Gordhan must also dial back the financial sector’s rigid regulations and promote private investment to generate growth, economic analysts said. Engaging the private sector could create jobs and help fund much-needed projects in South Africa’s energy industry, as the country faces a major power deficit that is hampering economic growth. The state-owned power utility Eskom is struggling to stem energy shortages, which is costing private enterprises billions each month in lost production, revenue and wastage. Zuma’s administration plans to add 9,600 megawatts of nuclear energy to the strained national grid by 2030 to reduce its reliance on coal-fired power. But the price tag for the controversial build of the new plants is up to a whopping $100 billion, according to Bloomberg.
South Africa has several advantages compared with other emerging markets that could help it through the current crisis if Zuma’s administration can make progress on financial reform. The country boasts a relatively large middle class as well as strong economic diversification with a large manufacturing base. “All these ominous signs are self-induced,” Mothata, of Investment Solutions Ltd., said. “If a few knobs are turned, we could actually achieve a lot more. And that’s a pity.”

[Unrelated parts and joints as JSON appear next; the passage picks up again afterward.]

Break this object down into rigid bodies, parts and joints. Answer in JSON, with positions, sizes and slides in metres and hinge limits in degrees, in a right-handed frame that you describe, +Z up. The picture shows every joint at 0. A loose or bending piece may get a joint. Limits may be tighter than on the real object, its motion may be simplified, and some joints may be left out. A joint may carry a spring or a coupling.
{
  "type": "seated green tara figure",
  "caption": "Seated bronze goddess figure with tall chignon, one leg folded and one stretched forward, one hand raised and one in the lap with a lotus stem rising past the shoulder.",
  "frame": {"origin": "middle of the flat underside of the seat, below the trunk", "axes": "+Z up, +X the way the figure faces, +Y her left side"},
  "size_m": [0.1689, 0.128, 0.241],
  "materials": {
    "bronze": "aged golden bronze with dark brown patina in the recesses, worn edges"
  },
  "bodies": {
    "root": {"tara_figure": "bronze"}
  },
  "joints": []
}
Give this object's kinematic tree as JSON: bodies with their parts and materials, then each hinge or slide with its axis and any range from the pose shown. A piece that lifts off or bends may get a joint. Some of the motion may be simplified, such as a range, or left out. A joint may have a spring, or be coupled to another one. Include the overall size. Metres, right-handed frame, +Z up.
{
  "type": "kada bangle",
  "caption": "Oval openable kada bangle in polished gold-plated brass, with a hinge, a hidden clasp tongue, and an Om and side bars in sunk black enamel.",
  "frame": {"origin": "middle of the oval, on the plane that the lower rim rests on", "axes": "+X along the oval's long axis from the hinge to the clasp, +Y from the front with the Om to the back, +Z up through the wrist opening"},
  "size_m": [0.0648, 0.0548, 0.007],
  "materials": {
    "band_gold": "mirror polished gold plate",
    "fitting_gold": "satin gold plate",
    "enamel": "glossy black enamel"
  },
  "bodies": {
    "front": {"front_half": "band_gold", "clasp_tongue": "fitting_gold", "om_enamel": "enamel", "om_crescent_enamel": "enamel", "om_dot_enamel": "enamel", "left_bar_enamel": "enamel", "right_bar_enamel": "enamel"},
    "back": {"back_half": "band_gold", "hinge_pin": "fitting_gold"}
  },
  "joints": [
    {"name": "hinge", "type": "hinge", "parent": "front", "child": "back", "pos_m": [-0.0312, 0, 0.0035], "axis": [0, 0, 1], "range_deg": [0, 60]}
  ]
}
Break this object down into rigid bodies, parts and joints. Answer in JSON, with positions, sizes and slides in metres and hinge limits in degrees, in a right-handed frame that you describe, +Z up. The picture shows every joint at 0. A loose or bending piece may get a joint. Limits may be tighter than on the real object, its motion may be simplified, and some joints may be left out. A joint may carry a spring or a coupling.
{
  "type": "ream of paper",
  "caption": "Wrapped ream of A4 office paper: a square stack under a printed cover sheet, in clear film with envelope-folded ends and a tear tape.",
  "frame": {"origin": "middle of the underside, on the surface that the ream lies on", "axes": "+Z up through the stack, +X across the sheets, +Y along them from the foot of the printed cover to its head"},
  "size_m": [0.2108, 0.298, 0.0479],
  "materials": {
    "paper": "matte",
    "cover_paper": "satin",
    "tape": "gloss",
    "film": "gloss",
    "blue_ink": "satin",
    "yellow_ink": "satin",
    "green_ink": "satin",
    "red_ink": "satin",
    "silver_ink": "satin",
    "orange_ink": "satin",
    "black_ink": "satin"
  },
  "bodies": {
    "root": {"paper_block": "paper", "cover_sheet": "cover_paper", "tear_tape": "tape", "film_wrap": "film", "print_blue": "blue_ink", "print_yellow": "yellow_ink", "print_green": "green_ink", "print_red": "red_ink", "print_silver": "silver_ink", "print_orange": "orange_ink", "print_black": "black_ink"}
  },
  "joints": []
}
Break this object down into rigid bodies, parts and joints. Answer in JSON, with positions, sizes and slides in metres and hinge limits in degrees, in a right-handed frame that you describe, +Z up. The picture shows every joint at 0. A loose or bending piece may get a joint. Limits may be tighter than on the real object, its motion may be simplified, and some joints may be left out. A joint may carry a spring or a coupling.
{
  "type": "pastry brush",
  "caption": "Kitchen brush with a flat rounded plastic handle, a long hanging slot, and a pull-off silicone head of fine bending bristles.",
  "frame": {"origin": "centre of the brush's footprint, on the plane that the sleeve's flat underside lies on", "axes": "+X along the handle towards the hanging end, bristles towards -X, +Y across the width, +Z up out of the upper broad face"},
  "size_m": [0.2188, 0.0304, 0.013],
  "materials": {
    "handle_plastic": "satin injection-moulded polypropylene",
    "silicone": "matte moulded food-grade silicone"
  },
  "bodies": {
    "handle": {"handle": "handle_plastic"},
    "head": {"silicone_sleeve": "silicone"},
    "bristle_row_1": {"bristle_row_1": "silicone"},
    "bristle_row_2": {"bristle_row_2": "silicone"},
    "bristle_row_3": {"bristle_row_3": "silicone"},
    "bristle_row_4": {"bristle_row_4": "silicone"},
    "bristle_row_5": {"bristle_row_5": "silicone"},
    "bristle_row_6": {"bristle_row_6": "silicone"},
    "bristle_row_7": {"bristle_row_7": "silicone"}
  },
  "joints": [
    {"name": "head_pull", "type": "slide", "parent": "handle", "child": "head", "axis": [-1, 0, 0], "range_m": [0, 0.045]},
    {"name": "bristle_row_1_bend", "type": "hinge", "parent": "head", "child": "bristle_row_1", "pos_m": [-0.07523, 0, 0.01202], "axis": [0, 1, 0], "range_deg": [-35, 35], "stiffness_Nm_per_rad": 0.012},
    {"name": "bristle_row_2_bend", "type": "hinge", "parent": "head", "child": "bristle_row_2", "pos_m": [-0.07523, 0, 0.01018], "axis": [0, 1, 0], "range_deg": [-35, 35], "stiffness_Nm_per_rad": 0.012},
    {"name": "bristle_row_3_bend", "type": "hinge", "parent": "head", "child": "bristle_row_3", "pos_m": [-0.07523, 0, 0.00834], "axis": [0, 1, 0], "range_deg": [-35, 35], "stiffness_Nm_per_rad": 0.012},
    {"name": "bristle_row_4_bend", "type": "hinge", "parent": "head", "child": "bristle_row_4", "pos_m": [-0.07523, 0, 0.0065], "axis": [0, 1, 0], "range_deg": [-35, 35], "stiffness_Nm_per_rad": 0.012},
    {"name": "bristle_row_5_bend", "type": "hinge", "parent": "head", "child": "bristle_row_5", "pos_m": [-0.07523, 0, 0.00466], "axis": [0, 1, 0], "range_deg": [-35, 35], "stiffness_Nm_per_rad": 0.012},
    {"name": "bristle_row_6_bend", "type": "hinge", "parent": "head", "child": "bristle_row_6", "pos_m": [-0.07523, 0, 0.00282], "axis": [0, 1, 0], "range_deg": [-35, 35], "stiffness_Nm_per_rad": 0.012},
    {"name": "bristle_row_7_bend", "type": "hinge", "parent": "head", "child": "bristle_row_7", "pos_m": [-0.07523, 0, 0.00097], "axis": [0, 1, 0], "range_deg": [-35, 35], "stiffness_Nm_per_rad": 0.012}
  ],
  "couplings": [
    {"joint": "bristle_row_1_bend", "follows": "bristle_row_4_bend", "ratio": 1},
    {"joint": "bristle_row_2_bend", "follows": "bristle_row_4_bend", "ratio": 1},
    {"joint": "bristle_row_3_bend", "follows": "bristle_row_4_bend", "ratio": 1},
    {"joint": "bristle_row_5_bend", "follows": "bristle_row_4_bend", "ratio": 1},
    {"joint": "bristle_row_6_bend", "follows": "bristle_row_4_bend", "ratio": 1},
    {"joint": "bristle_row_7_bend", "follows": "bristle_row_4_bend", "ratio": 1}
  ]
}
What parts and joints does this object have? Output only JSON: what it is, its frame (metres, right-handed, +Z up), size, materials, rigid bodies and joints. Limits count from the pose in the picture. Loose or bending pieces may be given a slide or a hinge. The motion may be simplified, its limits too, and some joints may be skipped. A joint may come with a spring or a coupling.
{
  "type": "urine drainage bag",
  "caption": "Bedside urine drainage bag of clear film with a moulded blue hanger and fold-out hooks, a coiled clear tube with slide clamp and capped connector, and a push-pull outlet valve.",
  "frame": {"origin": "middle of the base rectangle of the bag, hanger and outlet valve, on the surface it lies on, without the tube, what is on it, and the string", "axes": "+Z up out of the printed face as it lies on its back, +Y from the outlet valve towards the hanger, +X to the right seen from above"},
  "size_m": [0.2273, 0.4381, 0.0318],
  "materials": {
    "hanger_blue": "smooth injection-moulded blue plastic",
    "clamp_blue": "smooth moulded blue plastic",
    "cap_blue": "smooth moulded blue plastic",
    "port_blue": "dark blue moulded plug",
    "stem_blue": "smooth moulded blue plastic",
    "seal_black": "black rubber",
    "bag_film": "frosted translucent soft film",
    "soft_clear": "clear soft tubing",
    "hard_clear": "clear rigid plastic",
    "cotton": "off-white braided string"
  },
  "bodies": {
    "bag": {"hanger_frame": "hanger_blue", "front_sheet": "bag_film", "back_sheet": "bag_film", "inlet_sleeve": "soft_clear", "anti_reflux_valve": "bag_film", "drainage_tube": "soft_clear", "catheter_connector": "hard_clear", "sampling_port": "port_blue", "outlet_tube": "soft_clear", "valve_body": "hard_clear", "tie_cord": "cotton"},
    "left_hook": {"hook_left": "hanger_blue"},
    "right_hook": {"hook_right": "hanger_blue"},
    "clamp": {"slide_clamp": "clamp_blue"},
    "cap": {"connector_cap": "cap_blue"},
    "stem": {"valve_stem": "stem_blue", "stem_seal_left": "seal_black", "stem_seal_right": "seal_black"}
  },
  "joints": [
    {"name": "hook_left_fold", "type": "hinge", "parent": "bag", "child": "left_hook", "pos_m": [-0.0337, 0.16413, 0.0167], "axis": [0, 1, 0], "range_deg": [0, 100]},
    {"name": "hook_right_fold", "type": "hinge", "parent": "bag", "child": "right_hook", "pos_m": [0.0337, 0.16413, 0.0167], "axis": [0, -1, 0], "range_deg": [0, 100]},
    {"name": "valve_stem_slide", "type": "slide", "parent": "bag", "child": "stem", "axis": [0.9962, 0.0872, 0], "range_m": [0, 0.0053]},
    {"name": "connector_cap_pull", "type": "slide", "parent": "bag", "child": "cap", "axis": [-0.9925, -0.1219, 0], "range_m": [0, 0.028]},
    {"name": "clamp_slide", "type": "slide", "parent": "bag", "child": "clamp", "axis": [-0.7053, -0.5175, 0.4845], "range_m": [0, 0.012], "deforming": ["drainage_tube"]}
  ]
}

Still, there are a number of external factors impacting its economy that are beyond Pretoria’s control. A sharp economy slowdown in China, the world’s second largest economy, is posing a risk to South Africa and other emerging markets. China has been South Africa’s largest trading partner since 2010. But the rand, which is tied to the value of its commodity exports, began to weaken earlier this year when Beijing missed its economic growth target. The rand has shed 25 percent against the U.S. dollar this year so far. Meanwhile, South African producers of gold, wine and other goods who depend on their Chinese trading partners are suffering from lower import demand.
Moreover, the world’s most influential central bank is expected to raise interest rates for the first time in nearly a decade on Wednesday, which has investors around the globe on edge. A rate hike by the Federal Reserve would likely lead to a stronger U.S. dollar, analysts said, which could threaten emerging markets such as South Africa.
“In essence, South Africa’s economy is fairly strong. If you dig deep down, things are more or less in place,” Rosenberg, of Frontier Strategy Group, said. “But there are so many problems around it right now. I don’t think it’s going to come out of it any time soon.”